LaunchDarkly has always invested in giving engineers the control plane for releasing software safely. Its feature flag capabilities allow the separation of deployment (when the code is live on the production server) and release (when customers interact with the code). Engineers have been using LaunchDarkly to release software using top-of-the-line targeting for over 10 years.
Since LaunchDarkly exists right in your control plane— enabling you to control which features a customer can interact with—it’s the perfect place to build experiments for the features you’re releasing.
With only a few simple steps, any feature released using a LaunchDarkly feature flag can be attached to an experiment that measures its impact. This means that any feature release can easily become an experiment! And when your experiment concludes, your product team simply ships the best variation, without extra code or deploys.
Experiments always go through engineering
Of course, there are tools in the marketplace that handle experimentation differently than LaunchDarkly.

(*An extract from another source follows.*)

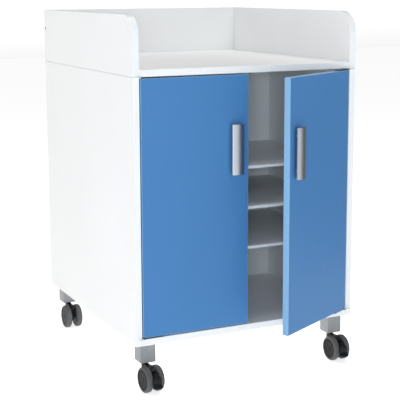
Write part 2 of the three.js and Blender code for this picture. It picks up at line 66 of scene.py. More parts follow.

Different tools push developers into different patterns to enable an experiment. Some tools give the illusion of being able to bypass the engineering process, letting you access a user’s browser and inject new code that changes the look and feel of a site without making changes to the underlying page code on the server.
These tools often have some sort of WYSIWYG editor that allows non-technical users to make simple modifications to a client-side web application (experiments that are more complicated often require coding). This means that the use of these tools can create a pattern wherein non-technical resources often write code that does not go through the standard development test and release process. In fact, in some cases, I’ve seen teams who are managing work on the server version of the site not communicating with the team working on the experiments.
You now have untested (or undertested) code being shown to live customers, which can have consequences bigger than just slow or clunky code.
I’ve seen instances where the marketing team rolled out an experiment that changed a feature that was also being changed by the engineering team—without either team realizing they were conflicting with the other. The server-side team’s code was not being executed because marketing had overwritten it!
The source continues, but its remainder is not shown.